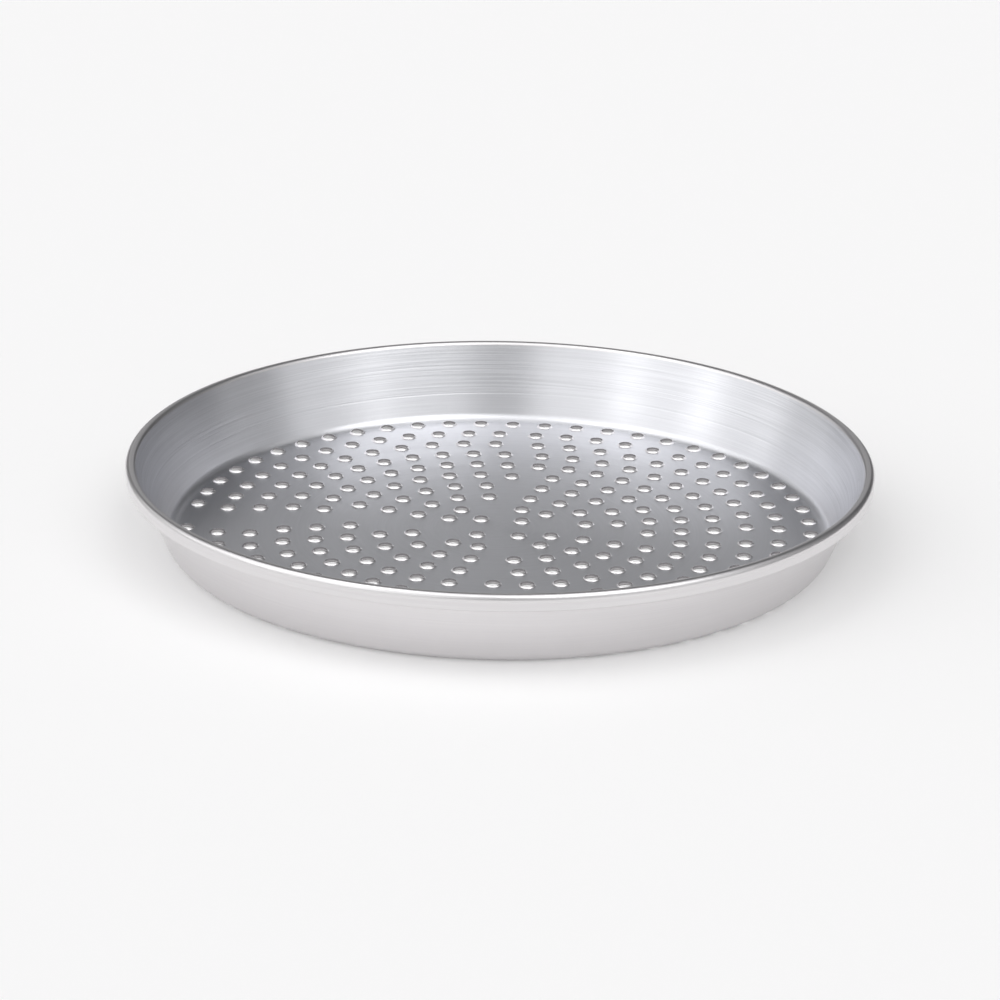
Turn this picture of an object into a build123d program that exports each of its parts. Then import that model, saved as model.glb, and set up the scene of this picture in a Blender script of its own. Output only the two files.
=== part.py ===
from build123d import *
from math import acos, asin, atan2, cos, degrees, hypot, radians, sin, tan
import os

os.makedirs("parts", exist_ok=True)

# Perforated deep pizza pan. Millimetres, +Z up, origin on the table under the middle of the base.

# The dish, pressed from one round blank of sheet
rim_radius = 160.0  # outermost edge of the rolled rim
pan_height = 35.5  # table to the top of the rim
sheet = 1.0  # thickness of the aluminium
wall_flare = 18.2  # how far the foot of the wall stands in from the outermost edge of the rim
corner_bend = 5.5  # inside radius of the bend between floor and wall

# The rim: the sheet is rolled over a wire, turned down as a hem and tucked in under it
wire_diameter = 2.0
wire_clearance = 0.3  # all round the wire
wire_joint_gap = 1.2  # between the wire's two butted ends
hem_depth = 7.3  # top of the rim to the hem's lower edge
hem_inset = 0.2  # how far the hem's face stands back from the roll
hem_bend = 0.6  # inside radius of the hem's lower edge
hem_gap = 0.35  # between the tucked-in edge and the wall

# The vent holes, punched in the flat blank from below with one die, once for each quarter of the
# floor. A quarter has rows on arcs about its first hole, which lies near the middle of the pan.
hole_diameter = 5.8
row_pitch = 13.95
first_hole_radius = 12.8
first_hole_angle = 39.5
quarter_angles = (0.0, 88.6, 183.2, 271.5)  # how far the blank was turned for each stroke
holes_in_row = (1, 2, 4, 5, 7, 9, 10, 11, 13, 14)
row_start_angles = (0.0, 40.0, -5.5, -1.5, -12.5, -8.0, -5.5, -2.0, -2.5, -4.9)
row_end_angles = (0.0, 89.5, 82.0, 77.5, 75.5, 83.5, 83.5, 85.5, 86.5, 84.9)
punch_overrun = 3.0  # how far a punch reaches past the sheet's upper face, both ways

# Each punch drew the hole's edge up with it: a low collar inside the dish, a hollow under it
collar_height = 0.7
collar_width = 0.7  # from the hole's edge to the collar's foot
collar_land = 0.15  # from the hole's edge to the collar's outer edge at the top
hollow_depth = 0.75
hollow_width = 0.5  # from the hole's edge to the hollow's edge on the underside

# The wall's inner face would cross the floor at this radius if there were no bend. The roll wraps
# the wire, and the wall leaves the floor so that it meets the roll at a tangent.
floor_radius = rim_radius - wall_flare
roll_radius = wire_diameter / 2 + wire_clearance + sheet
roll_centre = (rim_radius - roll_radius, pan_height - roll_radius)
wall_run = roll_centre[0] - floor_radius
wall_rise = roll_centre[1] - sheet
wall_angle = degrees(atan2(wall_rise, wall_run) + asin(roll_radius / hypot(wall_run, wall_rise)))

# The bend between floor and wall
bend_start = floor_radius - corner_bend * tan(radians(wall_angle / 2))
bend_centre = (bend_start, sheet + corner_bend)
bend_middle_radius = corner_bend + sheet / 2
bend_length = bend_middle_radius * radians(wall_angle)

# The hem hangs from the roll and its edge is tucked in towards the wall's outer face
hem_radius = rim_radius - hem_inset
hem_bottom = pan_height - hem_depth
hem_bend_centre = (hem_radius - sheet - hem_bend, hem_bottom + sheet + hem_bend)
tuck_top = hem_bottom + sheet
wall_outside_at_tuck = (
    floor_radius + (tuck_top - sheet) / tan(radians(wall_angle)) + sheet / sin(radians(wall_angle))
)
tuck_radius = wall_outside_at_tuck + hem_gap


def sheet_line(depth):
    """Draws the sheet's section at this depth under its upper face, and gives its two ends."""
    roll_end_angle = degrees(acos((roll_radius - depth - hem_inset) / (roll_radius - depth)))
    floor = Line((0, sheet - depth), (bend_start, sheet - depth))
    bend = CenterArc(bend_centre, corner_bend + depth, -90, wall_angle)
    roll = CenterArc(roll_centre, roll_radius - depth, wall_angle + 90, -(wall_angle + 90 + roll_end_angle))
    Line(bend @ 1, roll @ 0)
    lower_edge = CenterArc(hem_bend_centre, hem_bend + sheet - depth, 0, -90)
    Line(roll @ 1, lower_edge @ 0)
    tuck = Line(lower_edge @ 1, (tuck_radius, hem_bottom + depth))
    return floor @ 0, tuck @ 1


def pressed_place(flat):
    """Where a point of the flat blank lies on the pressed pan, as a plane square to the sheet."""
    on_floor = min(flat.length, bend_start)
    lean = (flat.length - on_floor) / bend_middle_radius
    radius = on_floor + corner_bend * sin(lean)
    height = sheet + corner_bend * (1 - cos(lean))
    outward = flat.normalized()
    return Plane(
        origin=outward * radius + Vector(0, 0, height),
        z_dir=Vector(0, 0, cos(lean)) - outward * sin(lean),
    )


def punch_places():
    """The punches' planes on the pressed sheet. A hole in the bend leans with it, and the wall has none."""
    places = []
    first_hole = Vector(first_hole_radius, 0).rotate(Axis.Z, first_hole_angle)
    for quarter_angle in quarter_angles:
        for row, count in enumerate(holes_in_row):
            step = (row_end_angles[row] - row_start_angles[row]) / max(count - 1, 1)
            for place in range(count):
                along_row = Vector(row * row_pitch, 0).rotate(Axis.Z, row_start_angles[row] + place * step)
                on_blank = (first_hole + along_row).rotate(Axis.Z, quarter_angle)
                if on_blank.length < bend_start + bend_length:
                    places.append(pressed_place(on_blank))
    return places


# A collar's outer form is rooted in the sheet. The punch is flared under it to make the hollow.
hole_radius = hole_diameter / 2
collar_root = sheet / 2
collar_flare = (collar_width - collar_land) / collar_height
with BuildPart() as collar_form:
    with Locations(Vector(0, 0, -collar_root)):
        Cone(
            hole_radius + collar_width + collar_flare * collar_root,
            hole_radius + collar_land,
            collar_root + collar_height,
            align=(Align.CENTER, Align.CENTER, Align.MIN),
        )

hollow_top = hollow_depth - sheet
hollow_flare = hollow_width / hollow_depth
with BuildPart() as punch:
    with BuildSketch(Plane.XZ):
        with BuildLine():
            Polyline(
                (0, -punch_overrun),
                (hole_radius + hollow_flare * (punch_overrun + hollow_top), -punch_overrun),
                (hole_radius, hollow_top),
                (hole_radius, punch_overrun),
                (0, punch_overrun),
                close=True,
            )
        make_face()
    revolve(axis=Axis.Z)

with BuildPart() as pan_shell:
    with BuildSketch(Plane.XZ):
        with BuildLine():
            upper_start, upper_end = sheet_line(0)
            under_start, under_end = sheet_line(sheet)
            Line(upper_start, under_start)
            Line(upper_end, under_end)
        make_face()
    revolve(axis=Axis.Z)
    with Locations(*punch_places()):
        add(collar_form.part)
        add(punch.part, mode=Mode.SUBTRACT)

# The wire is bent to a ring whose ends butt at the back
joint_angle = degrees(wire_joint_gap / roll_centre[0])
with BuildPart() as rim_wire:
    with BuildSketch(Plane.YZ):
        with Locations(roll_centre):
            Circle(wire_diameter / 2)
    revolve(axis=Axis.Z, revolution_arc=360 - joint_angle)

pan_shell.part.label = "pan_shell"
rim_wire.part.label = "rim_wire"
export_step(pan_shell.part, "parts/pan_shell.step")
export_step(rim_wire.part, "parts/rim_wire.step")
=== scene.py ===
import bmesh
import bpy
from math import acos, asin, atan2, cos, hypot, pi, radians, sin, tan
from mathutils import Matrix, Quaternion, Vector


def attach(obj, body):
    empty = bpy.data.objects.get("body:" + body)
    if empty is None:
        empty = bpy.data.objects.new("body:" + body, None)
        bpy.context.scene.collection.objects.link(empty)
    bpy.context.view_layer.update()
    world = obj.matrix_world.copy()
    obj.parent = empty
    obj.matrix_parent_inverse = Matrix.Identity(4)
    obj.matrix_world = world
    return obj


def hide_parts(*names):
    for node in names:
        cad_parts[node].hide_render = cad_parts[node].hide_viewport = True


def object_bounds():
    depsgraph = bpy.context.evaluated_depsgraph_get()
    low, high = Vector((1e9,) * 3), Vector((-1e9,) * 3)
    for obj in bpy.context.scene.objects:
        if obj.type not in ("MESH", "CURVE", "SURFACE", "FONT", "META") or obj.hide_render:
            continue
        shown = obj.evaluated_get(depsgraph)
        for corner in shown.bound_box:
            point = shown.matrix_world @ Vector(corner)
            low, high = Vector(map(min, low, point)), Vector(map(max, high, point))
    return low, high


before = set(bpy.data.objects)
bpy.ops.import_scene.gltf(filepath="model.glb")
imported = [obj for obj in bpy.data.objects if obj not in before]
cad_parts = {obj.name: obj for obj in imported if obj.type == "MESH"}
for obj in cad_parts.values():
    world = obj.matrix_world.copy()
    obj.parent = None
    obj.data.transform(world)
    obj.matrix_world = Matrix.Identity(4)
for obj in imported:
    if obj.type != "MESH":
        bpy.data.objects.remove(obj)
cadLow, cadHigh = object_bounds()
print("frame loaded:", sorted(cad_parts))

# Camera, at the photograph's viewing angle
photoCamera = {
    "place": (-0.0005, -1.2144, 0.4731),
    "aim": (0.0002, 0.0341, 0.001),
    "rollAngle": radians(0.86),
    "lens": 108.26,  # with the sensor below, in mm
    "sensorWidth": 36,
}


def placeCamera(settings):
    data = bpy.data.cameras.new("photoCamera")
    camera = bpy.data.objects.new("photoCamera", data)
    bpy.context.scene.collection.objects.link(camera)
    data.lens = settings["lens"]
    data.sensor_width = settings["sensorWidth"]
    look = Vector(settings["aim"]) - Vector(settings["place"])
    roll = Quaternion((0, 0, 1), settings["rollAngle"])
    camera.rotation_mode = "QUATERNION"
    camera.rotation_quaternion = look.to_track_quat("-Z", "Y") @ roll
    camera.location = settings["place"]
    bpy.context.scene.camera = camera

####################

> What the exercise asks
Nothing beyond the lines starting at the line containing "# The wire is" and ending at the line containing "if empty is" is to be reproduced; reproduce those lines exactly, both ends included.

> Task answer
# The wire is bent to a ring whose ends butt at the back
joint_angle = degrees(wire_joint_gap / roll_centre[0])
with BuildPart() as rim_wire:
    with BuildSketch(Plane.YZ):
        with Locations(roll_centre):
            Circle(wire_diameter / 2)
    revolve(axis=Axis.Z, revolution_arc=360 - joint_angle)

pan_shell.part.label = "pan_shell"
rim_wire.part.label = "rim_wire"
export_step(pan_shell.part, "parts/pan_shell.step")
export_step(rim_wire.part, "parts/rim_wire.step")
=== scene.py ===
import bmesh
import bpy
from math import acos, asin, atan2, cos, hypot, pi, radians, sin, tan
from mathutils import Matrix, Quaternion, Vector


def attach(obj, body):
    empty = bpy.data.objects.get("body:" + body)
    if empty is None:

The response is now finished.